■ Data shown ■

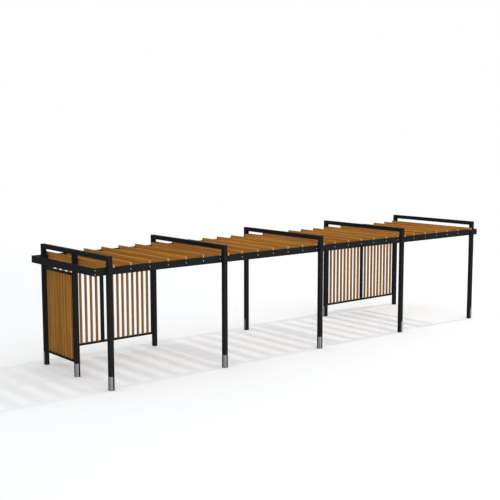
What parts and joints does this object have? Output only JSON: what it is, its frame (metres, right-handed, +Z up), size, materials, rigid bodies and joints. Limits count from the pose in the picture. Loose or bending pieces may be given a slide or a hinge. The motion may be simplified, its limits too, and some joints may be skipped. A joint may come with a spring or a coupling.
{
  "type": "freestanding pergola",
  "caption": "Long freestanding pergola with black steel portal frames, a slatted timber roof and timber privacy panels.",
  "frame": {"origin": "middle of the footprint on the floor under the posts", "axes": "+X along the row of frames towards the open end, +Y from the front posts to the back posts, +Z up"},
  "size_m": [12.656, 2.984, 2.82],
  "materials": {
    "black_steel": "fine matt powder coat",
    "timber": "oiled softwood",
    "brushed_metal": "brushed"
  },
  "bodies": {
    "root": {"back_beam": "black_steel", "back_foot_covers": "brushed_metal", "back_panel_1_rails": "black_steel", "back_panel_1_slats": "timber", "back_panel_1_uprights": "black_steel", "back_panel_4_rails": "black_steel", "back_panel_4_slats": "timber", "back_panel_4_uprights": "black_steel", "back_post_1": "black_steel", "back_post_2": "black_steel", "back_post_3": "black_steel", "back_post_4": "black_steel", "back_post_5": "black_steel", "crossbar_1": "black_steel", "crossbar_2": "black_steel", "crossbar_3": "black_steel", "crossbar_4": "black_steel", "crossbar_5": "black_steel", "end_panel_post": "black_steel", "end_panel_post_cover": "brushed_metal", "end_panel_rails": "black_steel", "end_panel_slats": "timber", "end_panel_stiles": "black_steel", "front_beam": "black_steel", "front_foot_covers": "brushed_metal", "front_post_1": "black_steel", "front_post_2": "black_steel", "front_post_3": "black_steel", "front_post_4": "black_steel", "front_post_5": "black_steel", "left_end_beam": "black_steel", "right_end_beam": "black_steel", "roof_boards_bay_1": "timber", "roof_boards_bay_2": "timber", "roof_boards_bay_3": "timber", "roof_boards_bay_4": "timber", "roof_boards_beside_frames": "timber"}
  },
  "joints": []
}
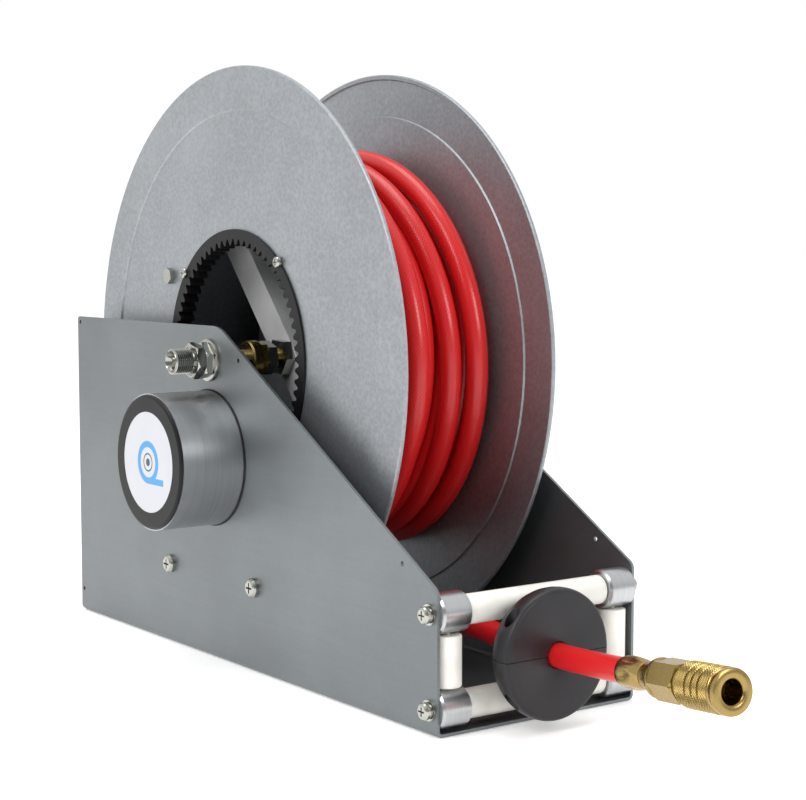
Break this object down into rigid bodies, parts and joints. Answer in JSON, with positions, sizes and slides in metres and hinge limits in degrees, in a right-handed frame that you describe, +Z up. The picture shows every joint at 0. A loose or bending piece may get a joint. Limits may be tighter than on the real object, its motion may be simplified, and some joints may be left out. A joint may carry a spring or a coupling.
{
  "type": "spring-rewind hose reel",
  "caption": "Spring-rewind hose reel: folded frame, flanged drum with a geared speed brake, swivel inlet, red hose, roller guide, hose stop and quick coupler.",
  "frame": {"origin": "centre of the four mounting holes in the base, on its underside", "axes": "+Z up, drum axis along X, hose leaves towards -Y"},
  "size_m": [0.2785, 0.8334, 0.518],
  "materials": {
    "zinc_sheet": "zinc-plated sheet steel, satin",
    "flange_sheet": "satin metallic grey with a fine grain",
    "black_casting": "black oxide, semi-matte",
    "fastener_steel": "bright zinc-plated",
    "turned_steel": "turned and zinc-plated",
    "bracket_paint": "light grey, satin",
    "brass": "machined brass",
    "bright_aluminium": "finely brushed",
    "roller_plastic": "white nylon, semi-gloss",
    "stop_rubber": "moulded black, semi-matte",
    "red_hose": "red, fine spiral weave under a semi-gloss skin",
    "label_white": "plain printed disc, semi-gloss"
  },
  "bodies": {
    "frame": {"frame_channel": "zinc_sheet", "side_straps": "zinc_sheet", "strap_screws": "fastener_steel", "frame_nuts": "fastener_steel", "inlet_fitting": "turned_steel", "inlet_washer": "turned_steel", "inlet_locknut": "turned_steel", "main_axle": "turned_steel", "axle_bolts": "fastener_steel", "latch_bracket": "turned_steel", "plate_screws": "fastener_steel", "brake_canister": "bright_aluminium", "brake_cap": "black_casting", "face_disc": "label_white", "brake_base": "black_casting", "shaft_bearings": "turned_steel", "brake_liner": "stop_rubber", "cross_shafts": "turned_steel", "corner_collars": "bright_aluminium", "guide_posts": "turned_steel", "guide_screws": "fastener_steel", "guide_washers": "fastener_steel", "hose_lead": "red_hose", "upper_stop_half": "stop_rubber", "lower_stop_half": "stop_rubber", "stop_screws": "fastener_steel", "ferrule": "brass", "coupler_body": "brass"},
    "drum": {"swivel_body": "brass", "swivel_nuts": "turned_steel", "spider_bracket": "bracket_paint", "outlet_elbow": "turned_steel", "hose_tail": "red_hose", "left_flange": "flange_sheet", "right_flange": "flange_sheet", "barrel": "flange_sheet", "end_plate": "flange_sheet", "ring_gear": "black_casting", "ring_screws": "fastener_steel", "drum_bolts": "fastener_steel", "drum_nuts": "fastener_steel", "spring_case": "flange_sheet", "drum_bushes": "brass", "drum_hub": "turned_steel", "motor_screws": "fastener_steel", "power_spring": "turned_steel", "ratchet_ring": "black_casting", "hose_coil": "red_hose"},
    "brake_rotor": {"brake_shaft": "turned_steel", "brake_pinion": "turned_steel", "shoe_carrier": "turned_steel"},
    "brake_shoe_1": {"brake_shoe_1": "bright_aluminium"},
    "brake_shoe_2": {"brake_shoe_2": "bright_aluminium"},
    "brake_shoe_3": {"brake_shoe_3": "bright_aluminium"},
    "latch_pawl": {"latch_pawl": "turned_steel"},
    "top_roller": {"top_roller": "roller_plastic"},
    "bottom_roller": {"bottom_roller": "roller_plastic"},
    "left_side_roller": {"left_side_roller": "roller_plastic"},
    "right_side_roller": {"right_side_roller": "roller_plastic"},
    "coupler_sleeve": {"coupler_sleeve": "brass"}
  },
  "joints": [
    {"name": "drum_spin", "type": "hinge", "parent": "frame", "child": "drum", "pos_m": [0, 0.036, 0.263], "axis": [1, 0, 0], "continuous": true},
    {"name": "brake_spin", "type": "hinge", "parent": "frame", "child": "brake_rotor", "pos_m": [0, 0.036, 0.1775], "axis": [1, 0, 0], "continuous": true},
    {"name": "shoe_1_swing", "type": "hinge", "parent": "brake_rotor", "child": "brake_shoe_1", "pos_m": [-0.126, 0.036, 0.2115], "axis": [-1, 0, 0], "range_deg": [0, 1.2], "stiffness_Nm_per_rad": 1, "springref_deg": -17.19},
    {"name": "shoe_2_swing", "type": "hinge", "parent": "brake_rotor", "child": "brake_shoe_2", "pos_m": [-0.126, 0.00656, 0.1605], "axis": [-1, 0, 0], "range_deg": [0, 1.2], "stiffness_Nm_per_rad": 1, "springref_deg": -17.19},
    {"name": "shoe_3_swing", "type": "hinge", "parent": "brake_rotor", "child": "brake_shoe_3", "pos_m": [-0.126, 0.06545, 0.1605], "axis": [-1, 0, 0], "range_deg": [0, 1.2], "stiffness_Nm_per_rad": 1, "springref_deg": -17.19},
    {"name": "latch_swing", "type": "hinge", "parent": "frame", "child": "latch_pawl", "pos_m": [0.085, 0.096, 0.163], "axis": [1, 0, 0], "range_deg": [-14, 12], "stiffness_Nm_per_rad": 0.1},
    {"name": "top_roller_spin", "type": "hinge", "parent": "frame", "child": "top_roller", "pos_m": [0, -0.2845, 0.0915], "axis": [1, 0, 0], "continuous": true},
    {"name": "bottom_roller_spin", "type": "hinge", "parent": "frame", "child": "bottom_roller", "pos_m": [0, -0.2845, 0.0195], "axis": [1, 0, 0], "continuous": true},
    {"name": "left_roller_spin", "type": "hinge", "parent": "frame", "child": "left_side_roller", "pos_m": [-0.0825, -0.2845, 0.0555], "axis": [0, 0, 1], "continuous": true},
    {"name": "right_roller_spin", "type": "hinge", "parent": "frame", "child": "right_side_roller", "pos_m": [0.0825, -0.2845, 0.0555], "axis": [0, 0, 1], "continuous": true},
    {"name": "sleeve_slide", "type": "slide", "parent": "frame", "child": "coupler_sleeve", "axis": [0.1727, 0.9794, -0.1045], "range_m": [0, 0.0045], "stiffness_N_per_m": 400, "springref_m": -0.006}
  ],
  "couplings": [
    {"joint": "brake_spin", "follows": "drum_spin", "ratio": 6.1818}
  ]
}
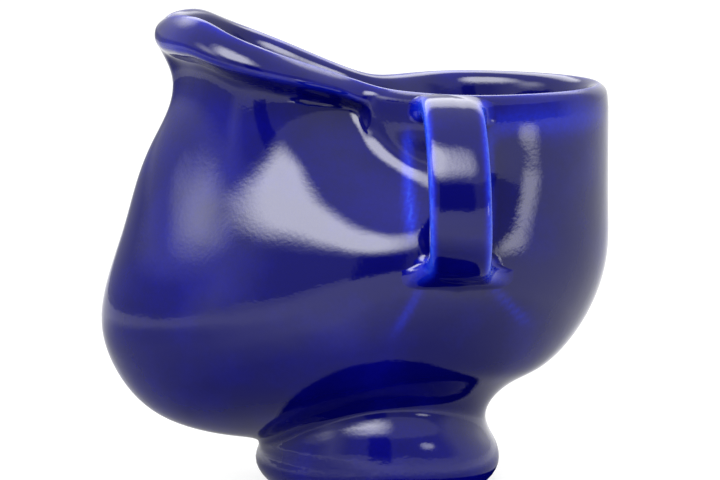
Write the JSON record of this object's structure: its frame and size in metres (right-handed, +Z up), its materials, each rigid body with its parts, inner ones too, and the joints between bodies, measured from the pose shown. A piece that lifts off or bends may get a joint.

■ What this task involves ■
Look through the data above. Find each line with the string "that" and copy it.

■ Final result ■
Break this object down into rigid bodies, parts and joints. Answer in JSON, with positions, sizes and slides in metres and hinge limits in degrees, in a right-handed frame that you describe, +Z up. The picture shows every joint at 0. A loose or bending piece may get a joint. Limits may be tighter than on the real object, its motion may be simplified, and some joints may be left out. A joint may carry a spring or a coupling.
Write the JSON record of this object's structure: its frame and size in metres (right-handed, +Z up), its materials, each rigid body with its parts, inner ones too, and the joints between bodies, measured from the pose shown. A piece that lifts off or bends may get a joint.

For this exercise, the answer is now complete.